The role of proprietary tools and training

This is exactly where proprietary trading systems can separate themselves from generic indicators. When a tool is built specifically around exact entries, reversal recognition, stop logic, and short-term futures execution, it has a better chance of solving real problems traders face every day.

That is also why many active traders gravitate toward mentor-led systems instead of off-the-shelf studies. They do not just want a signal. They want the logic behind the signal, chart examples, video breakdowns, and a framework they can repeat under pressure. Ultimate Scalper built its reputation around that idea – combining indicator technology with structured training so traders can make faster, sharper decisions instead of reacting late.

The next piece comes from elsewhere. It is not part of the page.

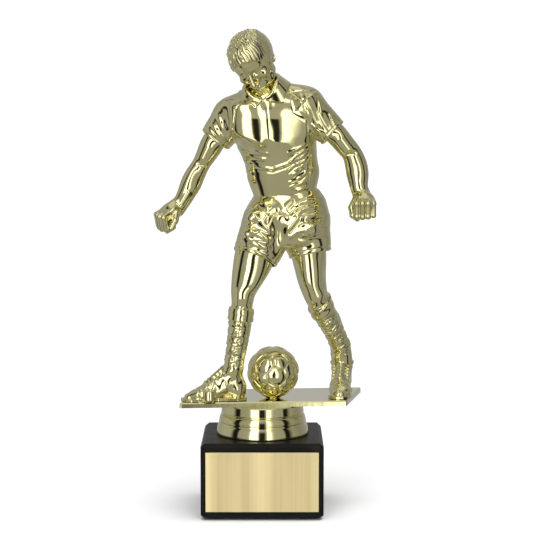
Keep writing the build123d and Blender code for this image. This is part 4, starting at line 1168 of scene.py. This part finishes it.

Of course, even the strongest system has limits. No indicator wins every session. No signal framework removes risk. Choppy markets will still test patience. News volatility will still punish bad discipline. But a high-level indicator system can dramatically improve the quality of decisions when it is designed for the actual speed of futures markets.

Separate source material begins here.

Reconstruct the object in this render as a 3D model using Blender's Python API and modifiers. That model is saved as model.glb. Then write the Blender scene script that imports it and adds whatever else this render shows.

So what is the best futures scalping indicator?

The best futures scalping indicator is the one that helps you do three things with confidence: enter with precision, recognize reversals before they become obvious, and define risk without hesitation. That may be one advanced proprietary indicator or a coordinated set of tools built to work together. What it should never be is a flashy lagging study that looks great after the fact and leaves you exposed in live trade.

If your current chart setup creates second-guessing, late entries, and sloppy stops, the problem may not be your effort. It may be that your tools are not built for true scalping conditions. The right indicator should make the market clearer, not louder.

And that is the standard worth holding. In fast markets, clarity is not a luxury. It is your edge.